[Begin Recorded data]

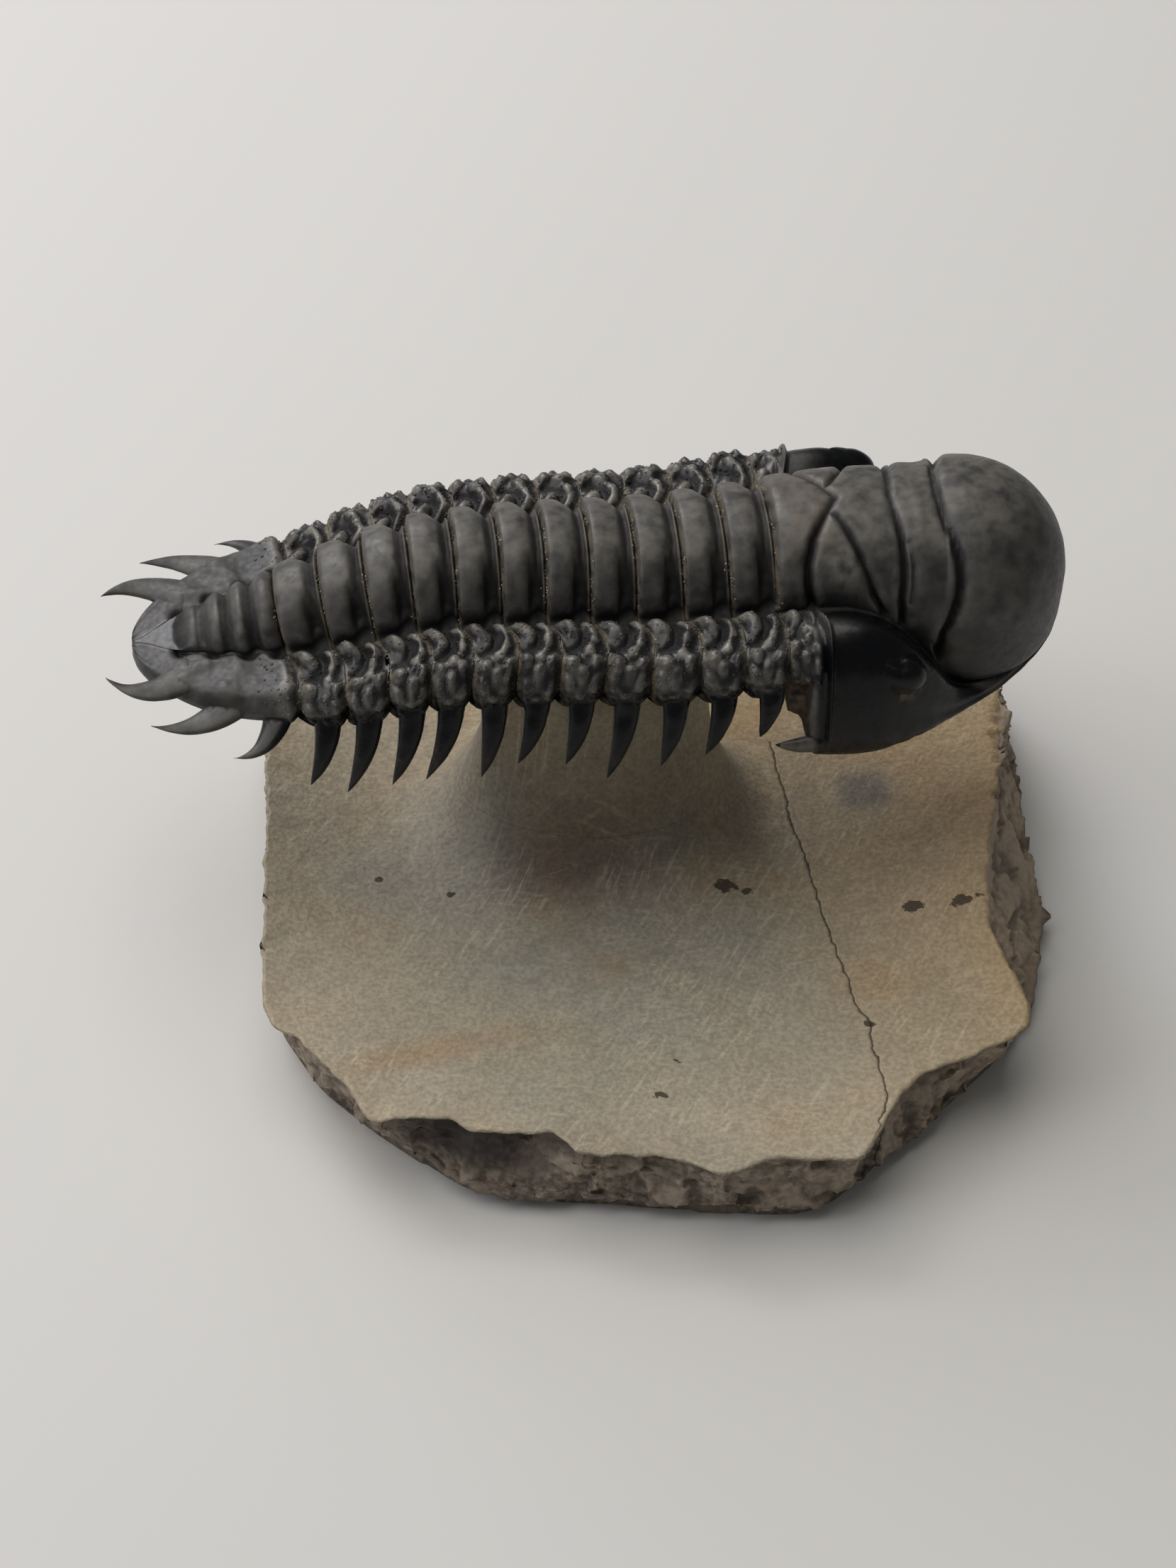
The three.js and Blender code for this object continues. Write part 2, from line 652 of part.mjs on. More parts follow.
const trilobite = new THREE.Group();
trilobite.add(named('cephalon', cephalon(), calcite(0.42)));
for (let index = 0; index < SEGMENT_COUNT; index += 1) {
  const number = String(index + 1).padStart(2, '0');
  trilobite.add(named(`thoracic_segment_${number}`, thoracicSegment(index), calcite(0.34)));
}
trilobite.add(named('pygidium', pygidium(), calcite(0.45)));
trilobite.add(named('matrix_pedestal', matrixPedestal(), limestone));

export default trilobite;
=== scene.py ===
# %% [markdown]
# # A spiny fossil trilobite on a pillar of its own limestone
# The animal's armour is black calcite. A preparator cut the pale matrix away from under it with
# an air scribe, so it stands on a pillar that rises from a dished, broken slab. We build each
# plate of the armour as rows of points, because a plate is a ring whose outline changes slowly
# from tail to head. What repeats, the spines and the grains, comes from Geometry Nodes.
# Lengths in the code are millimetres, and one factor turns them into Blender's metres.

import math
from functools import partial

import bpy
import numpy as np
from mathutils import Matrix, Vector, noise


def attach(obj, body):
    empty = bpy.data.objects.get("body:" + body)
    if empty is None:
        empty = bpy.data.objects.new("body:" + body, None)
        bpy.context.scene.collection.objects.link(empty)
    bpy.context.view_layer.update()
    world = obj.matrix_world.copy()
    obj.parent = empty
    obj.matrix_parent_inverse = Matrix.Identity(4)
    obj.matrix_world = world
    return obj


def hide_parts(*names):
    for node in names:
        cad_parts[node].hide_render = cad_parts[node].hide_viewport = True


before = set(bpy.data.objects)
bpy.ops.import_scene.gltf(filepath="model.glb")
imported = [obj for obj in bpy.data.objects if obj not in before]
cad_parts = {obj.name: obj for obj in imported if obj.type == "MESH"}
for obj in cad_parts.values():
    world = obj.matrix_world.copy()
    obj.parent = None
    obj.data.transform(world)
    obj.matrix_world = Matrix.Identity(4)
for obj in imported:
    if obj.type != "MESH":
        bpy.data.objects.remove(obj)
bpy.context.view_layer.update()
MM = 0.001

# %% [markdown]
# ## Measuring the animal
# A few stations from tail to head give each size. A curve that passes through them all, and is
# level beyond its ends, gives the size anywhere between. The same stations drive the CAD
# solids, so the fine shape stays on them.


# %% Curves through stations
def through(stations):
    xs, values = np.array(stations, dtype=float).T
    slopes = np.empty_like(values)
    slopes[1:-1] = (values[2:] - values[:-2]) / (xs[2:] - xs[:-2])
    slopes[[0, -1]] = np.diff(values)[[0, -1]] / np.diff(xs)[[0, -1]]

    def curve(x):
        x = np.clip(np.asarray(x, dtype=float), xs[0], xs[-1])
        i = np.clip(np.searchsorted(xs, x, side="right") - 1, 0, len(xs) - 2)
        span = xs[i + 1] - xs[i]
        t = (x - xs[i]) / span
        ease = t * t * (3 - 2 * t)
        swing = slopes[i] * t * (1 - t) ** 2 - slopes[i + 1] * t * t * (1 - t)
        return values[i] + (values[i + 1] - values[i]) * ease + span * swing

    return curve


def fade(low, high, x):
    t = np.clip((np.asarray(x, dtype=float) - low) / (high - low), 0, 1)
    return t * t * (3 - 2 * t)


axis_half_width = through([
    (-44.95, 0.1), (-43.6, 0.6), (-41.4, 2.0), (-39, 3.1), (-36, 4.1), (-30.6, 5.1),
    (-26.9, 5.7), (-18.5, 6.5), (-4.7, 6.9), (7.4, 7.3), (18, 8.0), (23, 8.6), (28, 9.4),
    (30.5, 9.96)])
axis_rise = through([
    (-43.6, 0.03), (-42, 0.15), (-41, 0.6), (-39, 1.6), (-36, 2.8), (-30.6, 4.3), (-26.9, 4.8),
    (-18.5, 5.4), (3.2, 5.8), (18, 6.1), (23, 6.6), (28, 8.1), (30.5, 9.7)])
furrow_level = through([
    (-44.6, 32.2), (-40, 33.2), (-36, 34.0), (-30.6, 35.4), (-26.9, 36.6), (-22.7, 37.9),
    (-18.5, 38.9), (-9.4, 39.5), (3.2, 39.3), (11.5, 40.0), (17, 40.5), (22, 40.3),
    (28, 38.7), (33.3, 37.3)])
body_half_width = through([
    (-44.95, 0.5), (-44.8, 1.8), (-44.4, 3.0), (-43.7, 4.3), (-42.7, 5.6), (-41.4, 6.8),
    (-39, 8.7), (-36, 10.4), (-32, 12.0), (-26.9, 13.1), (-18.5, 13.8), (-9.4, 14.1),
    (3.2, 14.8), (14.4, 15.6)])
margin_drop = through([
    (-44.6, 0.9), (-38, 2.0), (-32, 2.3), (-22.7, 2.8), (-9.4, 3.2), (14.4, 2.8)])
lean_fade = through([(-44.6, 0), (-36, 0.6), (-31, 0.95), (-27, 0.65), (-20, 0.55)])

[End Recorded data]

= Exercise instructions =
Repeat word for word the lines from the line containing "trilobite.add(named('pygidium', pygidium(), calcite(0.45)));" to the line containing "if empty is", both lines included; nothing else should appear.

= Result =
trilobite.add(named('pygidium', pygidium(), calcite(0.45)));
trilobite.add(named('matrix_pedestal', matrixPedestal(), limestone));

export default trilobite;
=== scene.py ===
# %% [markdown]
# # A spiny fossil trilobite on a pillar of its own limestone
# The animal's armour is black calcite. A preparator cut the pale matrix away from under it with
# an air scribe, so it stands on a pillar that rises from a dished, broken slab. We build each
# plate of the armour as rows of points, because a plate is a ring whose outline changes slowly
# from tail to head. What repeats, the spines and the grains, comes from Geometry Nodes.
# Lengths in the code are millimetres, and one factor turns them into Blender's metres.

import math
from functools import partial

import bpy
import numpy as np
from mathutils import Matrix, Vector, noise


def attach(obj, body):
    empty = bpy.data.objects.get("body:" + body)
    if empty is None:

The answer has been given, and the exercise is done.